Arcade Fire “Baby Mine” end-credit remake features in new DUMBO teaser
Last night during AMERICAN IDOL fans just got a preview of Arcade Fire’s all-new, end-credit version of the iconic song “Baby Mine” as part of a new look at Tim Burton’s live-action DUMBO.
Here’s some more info about the song courtesy of Disney
The scene featuring the poignant lullaby “Baby Mine” was perhaps the most memorable moment in Disney’s 1941 classic film “Dumbo.” Serenading a touching moment between mother and son, the song featured music by composer Frank Churchill and lyrics by Ned Washington. “Baby Mine” was nominated for an Oscar® for best original song.
According to Mitchell Leib, president, music & soundtracks for Walt Disney Studios, he and the filmmakers wanted to create a version of “Baby Mine” for the end of Burton’s live-action reimagining that was as artistic and interesting as the film itself. “Not an easy ambition to accomplish,” says Leib. “Arcade Fire is an artist I’d pursued over the years—but this time I had Tim Burton! I pitched the idea to Tim and his producer Derek Frey, and it turned out Arcade Fire is one of Tim’s all-time favorite artists. The rest is history.”
Arcade Fire’s Win Butler has a very personal connection with the animated film. “There is a scene with a locomotive in the original ‘Dumbo’ that uses an instrument called the Sonovox that my grandpa Alvino Rey made famous in the 1930s,” says Butler. “Every time I saw the film I thought it was him. When we were asked to do the [end credit version of ‘Baby Mine’], I immediately got all of my grandfather’s old guitars and wanted to play them in the song. My mom plays the harp on the track, my brother the theremin, my wife [Régine Chassagne] sings and plays drums, and our son even plays the triangle, as well as the rest of our ‘family’ in Arcade Fire. I will forever relate to the song thinking about the people I hold so dear that are ‘so precious to me.’ Listen for the cameo of my grandpa Alvino’s famous Sonovox at the end.”
Arcade Fire’s Régine Chassagne says the song and the movie are just as relevant today as they were nearly eight decades ago. “It’s a story we need to tell again,” she says. “A lot has changed since 1941, and we are still on that quest to allow for all people to accept and celebrate who they are on this planet.”
DUMBO — from Disney and visionary director Tim Burton, the all-new grand live-action adventure — expands on the beloved classic story where differences are celebrated, family is cherished and dreams take flight.
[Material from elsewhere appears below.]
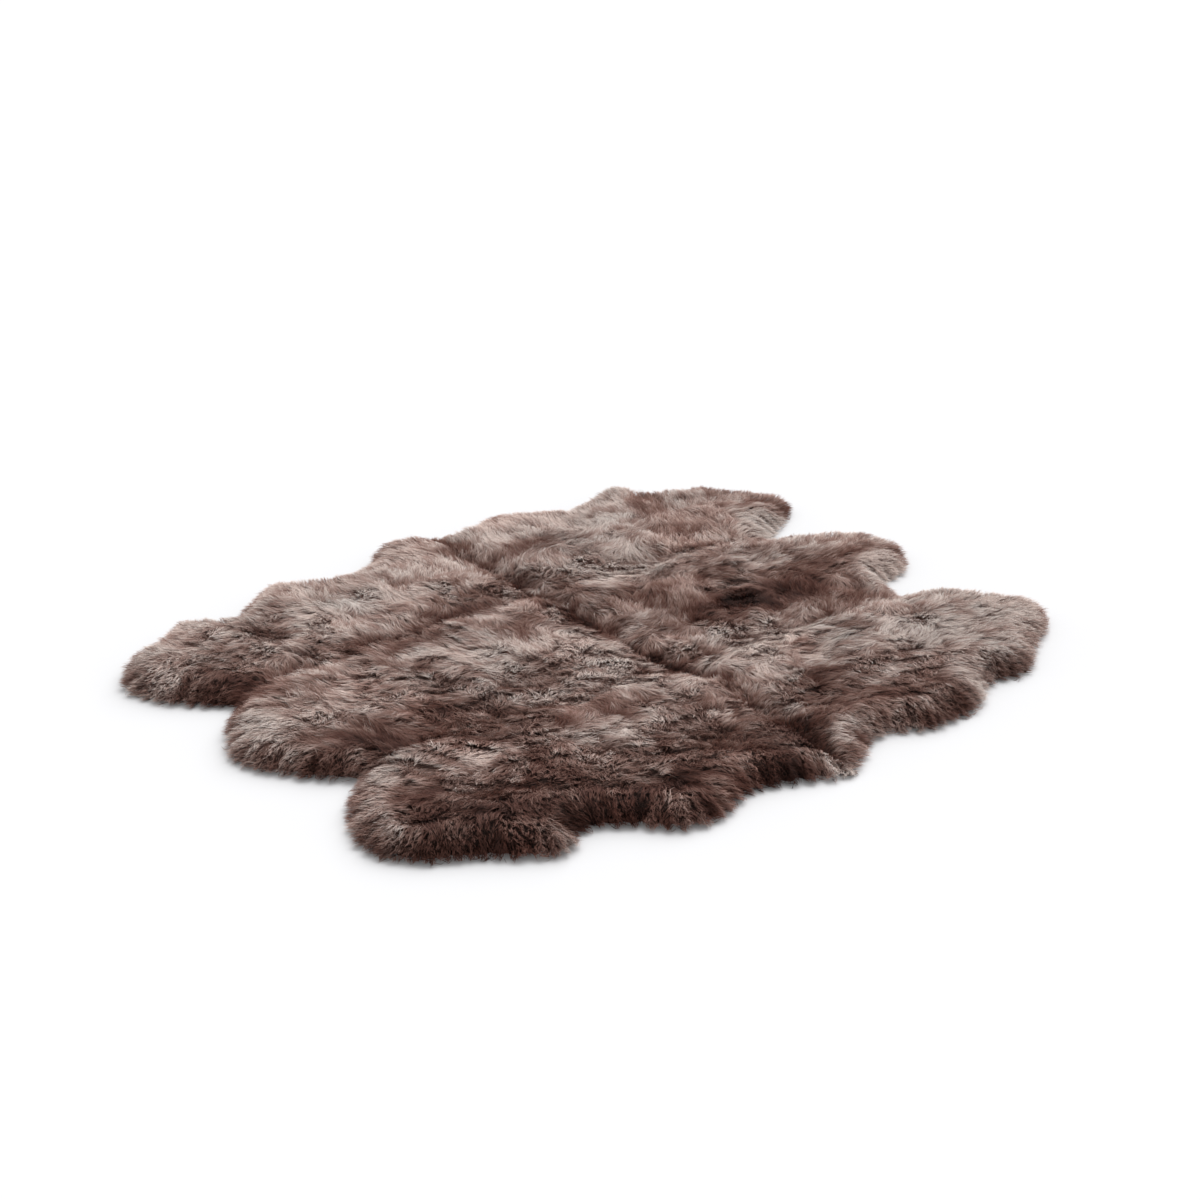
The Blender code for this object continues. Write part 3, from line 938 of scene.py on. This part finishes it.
# %% Fill the thin places
FILL_PITCH = 0.0052
FILL_MOST = 2400
FILL_RUN = 0.022
FILL_RUN_SPREAD = (0.7, 1.3)
FILL_TURN = 0.5
FILL_FORWARD = -0.25
WIDTH = 0.0011
MEAN_WIDTH_SHARE = 0.7
ROOT_DEPTH = 0.014
LAYER_SOFT = 0.007
BODY_STEPS = np.linspace(0, 1, 9)


def layers_over():
    """How many strands lie over each cell, one above the other."""
    laid = np.zeros_like(wool_here)
    for share in BODY_STEPS:
        place = wisp_tip - wisp_heading * (share * wisp_run)[:, None]
        cell = np.clip(np.round((place - corner) / CELL).astype(int), 0, cells - 1)
        np.add.at(laid, (cell[:, 0], cell[:, 1]), (wisp_run + 0.5 * ROOT_DEPTH) / len(BODY_STEPS))
    return softened(laid, LAYER_SOFT) * STRANDS_PER_WISP * MEAN_WIDTH_SHARE * WIDTH / CELL**2 / steep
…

Circus owner Max Medici (Danny DeVito) enlists former star Holt Farrier (Colin Farrell) and his children Milly (Nico Parker) and Joe (Finley Hobbins) to care for a newborn elephant whose overisized ears make him a laughingstock in an already struggling circus.
But when they discover that Dumbo can fly, the circus makes an incredible comeback, attracting persuasive entrepreneur V.A. Vandevere (Michael Keaton), who recruits the peculiar pachyderm for his newest, larger-than-life entertainment venture, Dreamland. Dumbo soars to new heights alongside a charming and spectacular aerial artist, Colette Marchant (Eva Green), until Holt learns that beneath its shiny veneer, Dreamland is full of dark secrets.
DUMBO flies into theaters March 29, 2019.